To give you a very brief history of distances observed in Thoroughbred racing, I recite from The History of Horse Racing by Roger Longrigg: "In England, four-mile races
were rare by 1800, and dead, apart from a few eccentric exceptions, by 1850. Heat-racing was dying in 1800, dead soon afterwards. The classic races were middle-distance "dashes". America observed this
with disdain. There was a strongly voiced opinion that American racehorses should be bred from the old stock--the blood of Morton's Traveller, Fearnought, and Jolly Roger, imported when the English still ran proper
races--and not the decadent sprinters of the new century. An English visitor in America, who not only visited the majority of the American races, but obtained the entree to many of the training and breeding
establishments, was clear that the horses had more bottom than the English. He noted that three and four mile races, and heats were still frequent.
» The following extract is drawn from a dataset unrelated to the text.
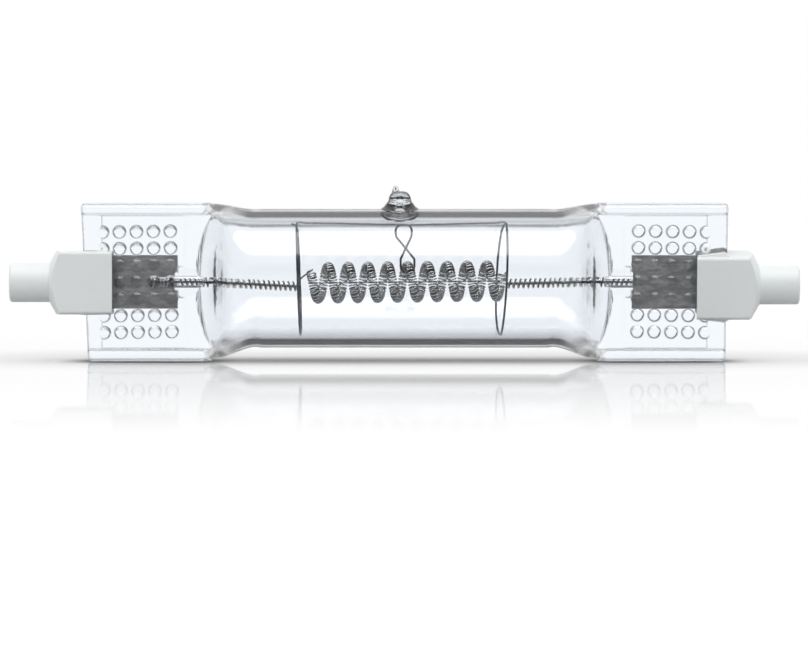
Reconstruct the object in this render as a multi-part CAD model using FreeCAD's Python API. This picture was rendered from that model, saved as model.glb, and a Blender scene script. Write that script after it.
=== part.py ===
"""Linear halogen bulb: a clear quartz tube with a wide dimpled press seal and a ceramic cap at each end.

Millimetres. X runs along the bulb, Z is up and the bulb stands on the lower beads of its two press seals.
The origin is on that floor, half way along the bulb and in the middle of its depth.
Every end is modelled on the +X side first and mirrored for the other side.
"""
import FreeCAD, Part
import math
import os

Vector = FreeCAD.Vector

# Whole bulb
overall_length = 143.0

# Quartz tube
tube_diameter = 25.15
tube_wall = 2.0
tube_axis_rise = 0.65

# Press seals: a web with a bead along its upper and lower edge
press_height = 28.7
press_length = 20.0
press_thickness = 5.2
bead_thickness = 6.5
bead_height = 1.91
bead_slope = 0.25
bead_corner_radius = 1.2
bead_start_lead = 3.5
bead_start_slant = 1.6
web_start_lead = 4.2
press_corner_radius = 0.9
left_end_slant = 1.3
right_end_slant = 0.5

# Dimpled field of a press seal: a shallow pocket with rows of round bumps on each face
pocket_depth = 0.2
pocket_ramp = 0.8
pocket_length = 16.2
pocket_from_press_end = 3.1
pocket_to_bead = 0.05
bump_radius = 1.18
bump_height = 0.38
bump_root = 0.06
bump_pitch_along = 3.07
bump_pitch_up = 3.03
bump_columns = 5
bump_rows = 7
bump_first_column = 3.7
bump_field_droop = 0.9

# Shoulder between tube and press seal, as shares of the way from round to flat
shoulder_length = 12.5
outer_shoulder = [(0.0, 0.0, 0.0), (0.16, 0.0, 0.01), (0.4, 0.44, 0.16), (0.56, 0.73, 0.46),
                  (0.7, 0.88, 0.77), (0.84, 0.96, 0.94), (1.0, 1.0, 1.0)]
inner_shoulder = [(0.0, 0.0, 0.0), (0.16, 0.0, 0.01), (0.38, 0.34, 0.16), (0.54, 0.66, 0.52),
                  (0.68, 0.89, 0.85), (0.85, 1.0, 1.0)]
cavity_end_depth = 0.3
cavity_end_bow = 2.2

# Ridge that the press leaves round the lead on both faces
ridge_half_width = 5.2
ridge_rise = 0.3
ridge_length = 3.4
ridge_taper = 1.0
ridge_overlap = 2.0
ridge_end_share = 0.72

# Pumping tip on top of the tube
tip_offset = -0.85
tip_flare_radius = 4.2
tip_flare_mid_radius = 2.9
tip_flare_mid_height = 0.35
tip_flare_rounding = 2.0
tip_neck_radius = 2.0
tip_neck_height = 1.6
tip_bulb_height = 3.2
tip_nib_height = 4.15
tip_nib_radius = 0.95
tip_nib_end_radius = 0.35
tip_nib_rounding = 0.25
tip_nib_offset = -0.75
tip_neck_rounding = 1.6
tip_crown_rounding = 1.4
tip_bore_radius = 1.25
tip_bore_end_radius = 0.4
tip_bore_height = 1.9

# Sealing foils
foil_height = 9.7
foil_thickness = 0.12
foil_from_press_start = 2.6
foil_from_press_end = 2.0

# Leg coils of the filament, the lead rods in them, and how the rods sag to the filament
leg_diameter = 1.95
leg_wire = 0.34
leg_clearance = 0.025
leg_over_foil = 4.9
leg_bend_before_press = 2.0
leg_bend_radius = 20.0
lead_rod_diameter = 0.48
left_leg_past_ring = 0.25
right_leg_past_ring = 0.8
left_leg_drop = 0.85
right_leg_drop = 0.35

# Coiled body of the filament
body_pitch = 3.59
body_mean_radius = 2.9
body_coil_diameter = 1.9
body_from_left_ring = 2.33
body_past_right_ring = 0.26
body_start_angle = 58.0
body_mid_z = 14.33
body_tilt = 0.63

# Tails: the plain wire between a leg and the body, as shares of the way it has to go along and across
tail_diameter = 0.36
tail_root = 0.02
tail_bend_radius = 0.25
tail_clear_along = 0.45
tail_clear_across = 0.8
tail_over_across = 0.25
tail_on_leg = 1.36

# Support wire
support_diameter = 0.4
ring_wall_gap = 0.17
left_ring_from_shoulder = 6.85
left_ring_lean = -0.35
left_ring_yaw = 0.0
right_ring_from_shoulder = 8.4
right_ring_lean = 0.5
right_ring_yaw = -0.75
left_stub_reach = 0.9
right_stub_reach = 0.3
ring_gap_angle = 34.0
ring_lead = 1.3
ring_bend_radius = 2.0
ring_near_top_angle = 11.3
ring_side_step = 0.45
ring_bridge_step = 1.35
ring_turn_radius = 1.1
bridge_sag = 0.45
loop_start_half_width = 1.54
loop_wide_half_width = 1.4
loop_wide_depth = 2.2
loop_lean = 0.7
loop_bend_radius = 1.2
loop_neck_radius = 0.6
loop_clearance = 0.1
loop_crossing_gap = 0.08

# Outer leads
outer_lead_diameter = 1.0
outer_lead_on_foil = 3.4
outer_lead_bend_radius = 5.0

# Ceramic caps: a slotted block with a round barrel
barrel_diameter = 7.1
barrel_length = 7.2
barrel_edge_radius = 0.5
head_height = 11.4
head_length = 11.5
head_edge_radius = 0.6
head_cone_length = 1.2
jaw_thickness = 1.08
slot_depth = 6.0
slot_floor_gap = 0.3
left_cap_z = 14.23
right_cap_z = 13.8
left_cap_roll = 0.0
right_cap_roll = 8.0
lead_bore_radius = 1.4

# Contacts
recess_diameter = 4.2
recess_depth = 2.8
contact_diameter = 3.4
contact_thickness = 0.9
contact_edge_radius = 0.3
contact_shank_diameter = 1.6
contact_shank_length = 1.5

# Cement
cement_least = 0.05
cement_set_back = 0.2
left_cement_heap = 0.1
right_cement_heap = 0.65
cement_heap_length = 1.0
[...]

But American racing was changing as English had changed. In
the 1840s and the 1850s there was a swing away from 4-mile heats toward mile heats and "dashes". Horses normally ran as three year olds, often as two year olds. One reason that has been suggested is the
Anglomania of American racing men; boys were educated in England and learned to appreciate longer programmes of shorter races, and to deplore the cruelty (or tedium) of four-mile heats. Another probable reason is
the need of owners and breeders to get an earlier return on their investment. A third is a change in the American as in the English thoroughbred, gradual but unmistakable, the result of selective breeding and of new
importations. As late as 1905 this was regretted: "the English dash system of racing has become too popular on this side of the Atlantic for the good of our stock." So you see,
the trend to continually shorten Thoroughbred race distances seemed to have been a trend in the sport even as far back as the 1700s. The funny thing is, that the conditioning of a race horse for the shorter dash heat
racing is a wonderful way to give a horse superb "bottom"
not equaled in our modern conditioning programs designed to ready a horse for the short dashes popular today. Our modern horses have no bottom. John Davis offers a training program that he favors to create such fitness. It is certainly an interesting read and has much to consider.